I think I've figured out how to fix it (and get exactly the same result for contours / isobands with the "f32" feature and the default feature with your example dataset), by always calculating the area (in area.rs) in f64.

I tried to push on the branch used for your PR #13 but it seems I'm not allowed to.

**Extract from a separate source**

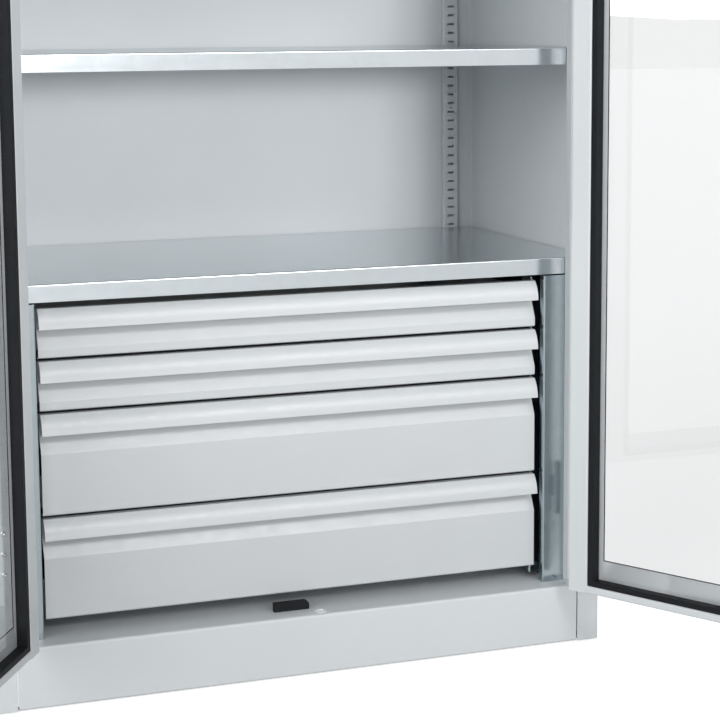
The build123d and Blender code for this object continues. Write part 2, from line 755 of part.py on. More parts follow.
def active_door_shell():
    """The right door's shell, with holes for the locking rods and the handle's spindle."""
    shell = door_shell()
    rod_hole = ROD_RADIUS + ROD_HOLE_PLAY
    shell -= upright(ROD_X, ROD_Y, DOOR_BOTTOM - SHEET, DOOR_BOTTOM + 2 * SHEET, rod_hole)
    shell -= upright(ROD_X, ROD_Y, DOOR_TOP - 2 * SHEET, DOOR_TOP + SHEET, rod_hole)
    spindle_hole = SPINDLE_RADIUS + ROD_HOLE_PLAY
    shell -= across(ROD_X, HANDLE_HEIGHT, DOOR_SETBACK - SHEET, DOOR_SKIN + SHEET, spindle_hole)
    for z in handle_screw_heights():
        shell -= across(ROD_X, z, DOOR_SETBACK - SHEET, DOOR_SKIN + SHEET, HANDLE_SCREW_SHANK + SEAM)
    return shell


def window_pane():
    edge = DOOR_BOX + PANE_GAP
    end = DOOR_RAIL + PANE_GAP
    return block(
        DOOR_INNER_X + edge, DOOR_OUTER_X - edge, DOOR_SKIN, PANE_BACK, DOOR_BOTTOM + end, DOOR_TOP - end
    )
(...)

If you want to apply the following diff to your branch and test:

diff --git a/src/area.rs b/src/area.rs
index a3cb8f4..774bffd 100644
--- a/src/area.rs
+++ b/src/area.rs
@@ -1,10 +1,15 @@
 use crate::{Float, Pt};

-pub fn area(ring: &[Pt]) -> Float {
+#[allow(clippy::unnecessary_cast)]
+// Note that we need to disable the clippy warning about unnecessary casts
+// because of the "f32" optional feature (and because we want to ensure we always
+// use "f64" in this function, both in the default feature and in the "f32" feature).
+pub fn area(ring: &[Pt]) -> f64 {
     let n = ring.len();
-    let mut area = ring[n - 1].y * ring[0].x - ring[n - 1].x * ring[0].y;
+    let mut area =
+        ring[n - 1].y as f64 * ring[0].x as f64 - ring[n - 1].x as f64 * ring[0].y as f64;
     for i in 1..n {
-        area += ring[i - 1].y * ring[i].x - ring[i - 1].x * ring[i].y;
+        area += ring[i - 1].y as f64 * ring[i].x as f64 - ring[i - 1].x as f64 * ring[i].y as f64;
     }
     // Note that in the shoelace formula you need to divide this result by 2 to get the actual area.
     // Here we skip this division because we only use this area formula to calculate the winding
netthier commented 5 months ago

I can confirm that I now get the same amount of subpolygons with either type on both of my datasets, but I hope that there aren't similar issues hidden anywhere else. I'm currently working on making the type inside the data container generic and independent from the coordinate type here, which allows me to use f64s without running out of memory.